Maybe he would’ve done this more eloquently, maybe he would’ve used more literary devices, but it probably also would’ve been longer, much longer. 

And I thought about you everyday. A day hasn’t gone by when you didn’t find your way into my mind. That’s the work of nostalgia. 

I like to think it was nonfiction but it could just as easily be a story I was working on. There were no names or dates. I was so succinct with my words back then. Now everything is described in detail, entire conversations are documented. I used to write to strength my hold on the past, now I write so I can forget. It is a terrible burden trying to carry the weight of all my memories.

Month of Love

In February, I felt inspired to write a series of entries tagged “month of love.” It was a hectic month for me, a feast of love and obligations. I’ve got enough sense to know how lucky I am to have these “obligations”, that I had traveled halfway across the world for these “obligations”, but they took a lot out of me nevertheless.

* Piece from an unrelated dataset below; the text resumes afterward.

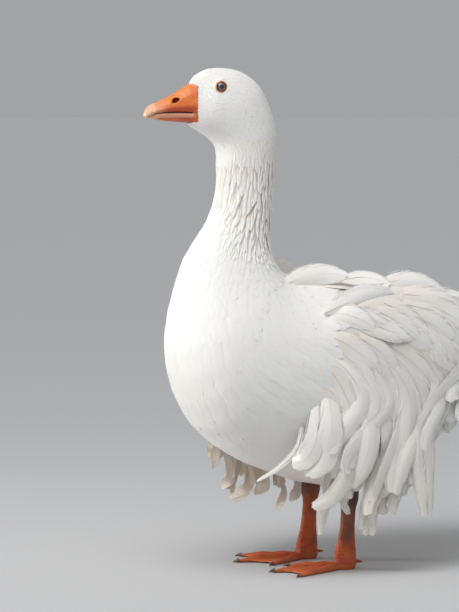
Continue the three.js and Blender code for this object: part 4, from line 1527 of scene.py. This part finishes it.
singlePlumes.append(mirrored(singlePlumes[-1]))
singlePlumes += [*backPlumes, *(mirrored(plume) for plume in backPlumes)]


def growSinglePlumes():
    look = plumes | {"outline": (0.01, 0.93, 0.6), "fringe": 14, "beyond": 0.03}
    knots = np.array([spots[:4] for spots in singlePlumes])
    half, rollFrom, rollTo, tones = np.array([spots[4:] for spots in singlePlumes]).T
    before = 2 * knots[:, :1] - knots[:, 1:2]
    after = 2 * knots[:, -1:] - knots[:, -2:-1]
    knots = np.concatenate([before, knots, after], axis=1)
    rows = []
    for t in np.linspace(0, 2.9999, look["rows"]):
        k, u = int(t) + 1, t - int(t)
        a, b, c, d = (knots[:, k + i] for i in (-1, 0, 1, 2))
        rows.append(0.5 * (2 * b + (c - a) * u + (2 * a - 5 * b + 4 * c - d) * u**2
                           + (3 * b - a - 3 * c + d) * u**3))
    paths = np.stack(rows, axis=1)
    _, normals = ontoGround(paths[:, 0])
    ups = np.repeat(normals[:, None], look["rows"], axis=1)
    t = np.linspace(0, 1, look["rows"])[None]
    ups = rolled(paths, ups, rollFrom[:, None] + (rollTo - rollFrom)[:, None] * t**1.5)
    share, _, around = alongSpine(paths[:, 0])
    return coatPiece("single_plumes", plumeParts(
        paths, ups, half, unwrapOf(share, around), tones, look))


# The tail: a drooping fan. At the root, middle and tip of its outer feather on the left: the
# place, and how far the feathers there droop and step back from the middle one
tailFan = {
    "count": 14, "half": 0.0165, "rows": 9, "columns": 5, "thick": 0.0003,
    "cup": 0.12, "fray": 0.05, "fold": 0.03,
    "fringe": 16, "bare": 0.15, "run": 0.22, "beyond": 0.08, "inner": 0.6, "locks": 1.2,
    "loose": 0.04, "fat": 0.12, "ridge": 0.5, "shaft": 0.0006,
    "stops": [((0.020, 0.150, 0.287), 0.008, 0), ((0.050, 0.219, 0.288), 0.010, 0.006),
              ((0.084, 0.288, 0.248), 0.020, 0.034)],
    "uneven": 0.004, "overlap": 0.0012,
}


def growTail():
    look = tailFan
    count = look["count"]
    share = np.linspace(-1, 1, count)
    t = np.linspace(0, 1, look["rows"])[None, :, None]
    stops = []
    for (x, y, z), droop, back in look["stops"]:
        stops.append(np.stack([share * x, y - back * share**2, z - droop * share**2], axis=1))
    start, middle, end = (stop[:, None] for stop in stops)
    end = end + look["uneven"] * dice.normal(size=end.shape)
    over = 2 * middle - (start + end) / 2
    paths = start * (1 - t) ** 2 + 2 * over * t * (1 - t) + end * t**2
    step = look["overlap"] * np.abs(share)[:, None]
    paths[..., 2] += step * np.linspace(1, 0, look["rows"])[None]
    up = unit(np.stack([share * 0.35, np.full(count, 0.25), np.ones(count)], axis=1))
    ups = np.broadcast_to(up[:, None], paths.shape)
    shareAlong, _, around = alongSpine(paths[:, 0])
    roots = unwrapOf(shareAlong, around)
    half = np.full(count, look["half"])
    tones = dice.random(count)
    parts = [sheets(paths - ups * 0.0004, ups, half, roots, tones, look),
             shafts(paths, ups, np.full(count, look["shaft"]), roots, tones)]
    parts += fringe(paths, ups, half, roots, tones, look)
    return coatPiece("tail_feathers", parts)


def growWing(name):
    look, side = looseFeathers, sides[name]
    upper = growLoose(f"back_feathers_{name}", look, lambda points, share, around:
                      (onWing(points) > look["backShare"]) & (side * points[:, 0] > 0)
                      & (points[:, 2] > look["backFrom"]))
    finishCoat(upper, "loose", "plumage_loose")
    lower = growLoose(f"wing_feathers_{name}", look, lambda points, share, around:
                      (onWing(points) > look["wingShare"]) & (side * points[:, 0] > 0)
                      & (points[:, 2] < look["wingTo"])
                      & (points[:, 2] > look["wingFrom"]
                         + look["wingRise"] * smoothStep(0.0, 0.05, points[:, 1])))
    finishCoat(lower, "loose", "plumage_loose", f"wing_{name}")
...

And though I enjoyed being needed by family and friends, I needed me too. I needed me to sit by the window and watch the snow drift silently outside. I needed me to call Expedia, pick up my dry cleaning, and respond to emails! I needed me to light some candles and sink into a tub of bubbles.

I was drowning and writing saved me. I wrote late into the night after each exhausting day. The lack of sleep did not mitigate the chaos of February but it allowed me to breathe. I wrote about love as uncensored as I could. I took full advantage of the month and the at times unclear distinction between fiction and non fiction.

For the first time since I started using WordPress, after leaving behind more than seven years of faithful Xanga blogging, I finally took an axe to the previously formidable bounds of rwmscrambled. I hope it’s only the beginning.

In the month of love and since, I have received a lot of unsolicited advice. Advice such as “don’t take the risk or invest too much, you might get hurt,” “it’s better to not have feelings,” “don’t even try because it probably won’t work out.”

Come on!

Is that what life is supposed to be? Carefully planned steps that ensure we risk little and gain even less? Running away at the first sign of uncertainty? Locking our hearts in a steel case next to our dreams and tossing the whole thing as far as we can? Placing limits and conditions on our abilities and feelings?

I can’t live that way. Love has made me a believer.

Love it seems can survive even a war and a zero winter. Like the snow-raspberries, our host explained, love is like that, and he told us how these flimsy delicacies appear always in February, whatever the weather, whatever the prospects. No one knows why, when pines are withered at the roots and rough sheep have to be kept indoors, these impossible hot-house things still grow.

The Passion

What I Talk About When I Talk About Running

A memoir of sorts by Haruki Murakami.

I read this book hurriedly, racing against time.  My friend had left some of his books with me when he left to study abroad and I had put off reading them for a year, reading instead my own books.  So when he finally came back to claim these books, I asked him to give me an extra week with them.  There was one book I wanted to read especially, the one by Murakami about running and writing.

It was a quick read; I finished a third of it with ease just by reading on BART.  But then my week got busier, with an impromptu visit, a Cirque du Soleil show, and a book club meeting, I was exhausted everyday and couldn’t squeeze out enough time to read.

We had agreed upon 9pm today as the pick up time.  I didn’t get home until almost 8 and managed to postpone the meeting back an hour.  I was determined to finish the book before he arrived at my apartment.  So I read vigorously, lamenting at times that I was unable to pause to fully absorb the lessons.  It felt like I was running my own race.  The more panicked I felt about the time, the faster I read but the slower I absorbed the words, which led to repeated readings of the same paragraphs.  Soon I resigned to reading at my own usual pace and was able to finish everything except the Afterword just before my phone rang.

Begrudgingly, I grabbed his other books.  If I had known that an extra 15 minutes was all I needed, I would’ve read more during lunch or left work a little earlier.  I hurriedly pulled on my boots and leather jacket and rushed out the door.  It felt like I had just finished a final without completing the conclusion, which often happened during in-class finals.  I walked out the building to see a white SUV parked just far enough to ensure that I would feel the rain.  I waited for the passenger side door to open before I walked out.  I was barely aware of the raindrops as I handed over the books to him.  He checked the titles quickly before nodding an approval.  I threw my arms around him for a final goodbye.  It was a solid hug, not one of those lazy, one-armed hugs.  No, this was a hug that beseeched the parting before a long-term departure.

I walked back to my apartment with gratitude.  With his visit, in the span of a week, I was able to cross two things off my list.  Although I now have to obtain my own copy of this book, probably in electronic form, so I can finish the Afterword.